Abreu gave me a matter-of-fact take on the day-one versus day-two fair hierarchy.
“’VIP’ is the new plebes,” he stated. “People who actually look at the work in its own terms start coming later in the week.”
“VIPs have a filter built in, they already know what they like and what they want. I like the people who don’t know, because they’re the ones who discover things,” he said. “We often do well later, when people are relieved of the demands of what they’re supposed to like and supposed to look at.”
Buoyed by Abreu’s candor, I perused the fair with a feeling of bouncy possibility and genuine curiosity that did indeed lead me to work I loved. The New York gallery Casey Kaplan presented Matthew Ronay’s “The Crack, the Swell, an Ode” (2022), a 24-foot sculpture on a horizontal pedestal featuring the artist’s distinctive biomorphic shapes in shades of purple, red, and magenta. The abstract yet evocative forms conjured in my mind a frenzy of visual references firing like electric sparks: Luis Barragán, ovaries, cacti, lobsters. James Cohan, another local dealer, also opted for a solo presentation, focusing the booth on the enticing paintings of Naudline Pierre. The centerpiece, a massive canvas titled “The Only Way Out Is In” (2023), depicts a group of devilish figures and fiery swirls against a Kandinsky-yellow background. And at the booth of Mendes Wood, Matthew Lutz-Kinoy’s portrait of a pink figure apparently fornicating with a lion, “Financier” (2019), broke with the self-seriousness of the rest of the show like a glitch in the matrix.
But my sanguine attitude faded predictably quickly. With few exceptions, Frieze was a monotonous display of artwork so drab and forgettable that I can barely recall what, exactly, was so terrible about it. Starved for excitement, I asked an attendant at the Glasgow gallery the Modern Institute whether I could take a short video of the artworks mysteriously concealed by a heavy black curtain in a small project room adjacent to their booth.
“No,” the attendant responded, smiling.
“That’s just not something we would show,” they added cryptically, and I felt more day-two than ever.
Standing nearby was a tall man with an expensive-looking camera. His name was Justin Lane and he was a photographer for the European Press Photo Agency, hired to shoot the show. “It’s an interesting scene,” he told me when I asked him what the fair looked like through his literal lens. “There’s a lot of people who are clearly presenting themselves in a certain way, which I enjoy seeing,” he said. “It’s money, it’s the art world, the galleries — I find it fascinating.” Lane, who self-describes as “not from the art world,” was highly attuned to the social dynamics of this rarefied environment, and I had a momentary out-of-body experience in which I saw the bizarre theatrics of it all from the outside.

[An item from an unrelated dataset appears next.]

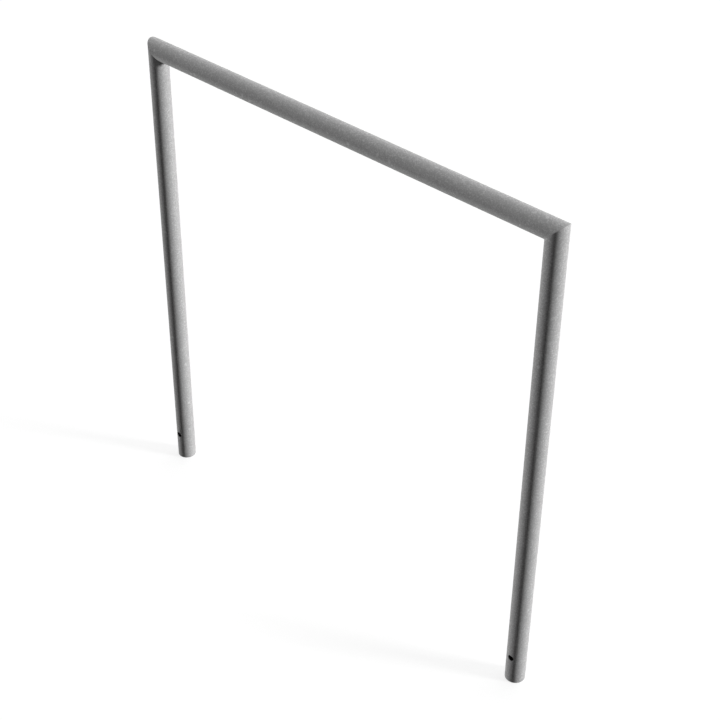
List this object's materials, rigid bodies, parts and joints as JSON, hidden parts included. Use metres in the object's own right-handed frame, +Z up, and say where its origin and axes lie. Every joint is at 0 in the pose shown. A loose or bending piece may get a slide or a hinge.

After meandering in and out of the booths for a few hours, I finally gave up and wandered to the eighth floor, which houses a small café as well as a number of luxury goods stands selling things like anti-aging serums and tequila and, improbably, a table where you can register to vote. What caught my eye, though, was an Illy coffee pop-up papered over with a swirly design I instantly recognized as the work of artist Judy Chicago — whose name was written in block letters adjacent to a selection of sugars and coffee stirrers. The small shop also featured a framed work and, to my horror, little porcelain coffee cups attached to the wall also printed with the artist’s design. The artist is best known for “The Dinner Party” (1974–1979), an installation once billed as a major feminist work that has since been the subject of critique and re-assessment. How the mighty have fallen, I thought, lamenting the mediocrity of both the coffee cups and Chicago’s recent smoke artworks.
After ravenously inhaling a $17 turkey sandwich, I made my way downstairs forlornly. But before I headed out for the day, I felt compelled to approach an older man standing by the second-floor entrance who was beaming from ear to ear. He said he was a retired lawyer, and when I asked him for his impressions of Frieze, he eagerly walked me to what he said was his favorite artwork at the fair, at the nearby booth of Chapter NY.
“This is a sculpture with a scooter incorporated into a fanning-book sort of thing,” he told me, pointing at a floor work by Ann Greene Kelly that I couldn’t have described better myself. I asked what drew him to the piece.
“Well, I love the shape, I love the color, I love the shades of gray … and I know the artist,” he said. “She’s my daughter.” It was a wholesome and heartwarming moment in a space that is rarely either of those things.